Can Drippy Dean keep tall ball alive?

Cleveland Cavaliers v Miami Heat Photo by Michael Reaves/Getty Images

Last season, Dean Wade was a serviceable player for the Cleveland Cavaliers. Whether Wade started or came off the bench, he showed that he was never flashy but always reliable. Wade’s success is a testament to how the Cavaliers are utilizing the Cleveland Charge, their NBA G League affiliate. But, with Lauri Markkanen now with the Utah Jazz, could Wade start at the three for Cleveland this season?

Position: Small forward, Power forward, Center

Age: 25

Height: 6-9

Weight: 228 lbs

2021-22 stats: 51 GP, 28 GS, 19.2 mpg, 5.3 points on 45.6% shooting, 2.9 rebounds

At this juncture, the Cavaliers are a team that’s interestingly constructed. They have a ton of talented guards and just as many talented bigs. But, other than Cedi Osman, they lack a true small forward on the roster. Instead, they have a lot of players like Wade, who is traditionally a power forward in a basketball sense, soaking up minutes at the three spot.

A lot of this is due to the fact that last season, like this upcoming season, there was a lack of wing depth. Markkanen slotted in what was called the “Big Ass” lineup by head coach J.B. Bickerstaff alongside Evan Mobley and Jarrett Allen and became an offensive wrinkle with three seven-footers on the floor. But, over time, this wrinkle became Cleveland’s core identity and something they found success with.

With it being successful it’s going to be something the Cavaliers understandably carry with them into this season. But, with Markkanen now gone, it makes a lot of sense to have Wade penciled in as the starting three. What Wade can give Cleveland is somewhat similar to what Markkanen gave them last year in terms of three-point shooting. Wade does it as a lower volume, however, with more juice off of the dribble.

What Wade does differently than Markkanen and could better accentuate the Cavaliers instead comes on the defensive side of the ball. While Cleveland had a slightly better defensive rating on the floor with Markkanen instead of Wade, last season it doesn’t quite pass the eye test.

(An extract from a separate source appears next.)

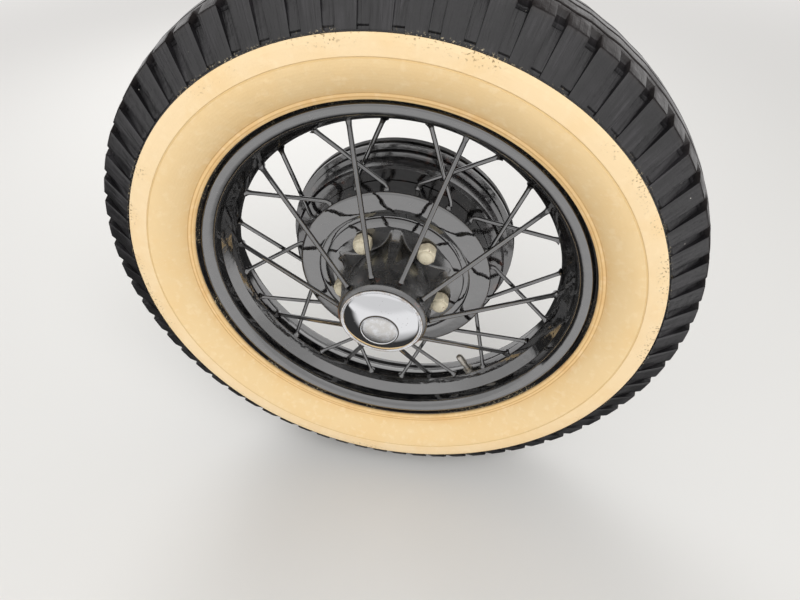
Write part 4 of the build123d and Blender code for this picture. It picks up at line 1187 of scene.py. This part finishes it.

Granted, that isn’t always a foolproof way to evaluate things, but, Wade just plays hard when on defense. He’s competent enough on the perimeter to at least slow down his opposition and funnel them toward either of Mobley or Allen. Wade also plays with a ton of energy as well and has active hands, nearly averaging a steal last year.

With more fast break opportunities available with Donovan Mitchell now in tow, those turnovers Wade generates could be essential to scoring for the Cavaliers. Speaking of Mitchell, his presence with Cleveland could also further embolden the argument of Wade starting. The Cavaliers need a low-usage player at the three spot that can be the fifth option on offense and a solid enough player on defense. If Cleveland wants to continue this bigger identity they’ve formed, on top of what they need, then Wade fits the bill.

You can make strong arguments for either Isaac Okoro or Caris LeVert starting in Markkanen’s place as well. The Cavaliers don’t have to be static on how they scheme on either end and likely will hopefully be dynamic.

With that said, that doesn’t mean Wade would be phased out of the rotation entirely if he doesn’t start. He answers a handful of needs the Cavaliers need and is multifaceted enough to play either forward position as well as at center. And while the contract extension doesn’t guarantee him minutes, it just makes too much sense to keep Wade in the fold. Wade could start or he could come off the bench and that makes him somewhat unique in the grand scheme of things. He’s high-quality depth that’s been developed in-house and should be on a fast track to getting more time on the court next year.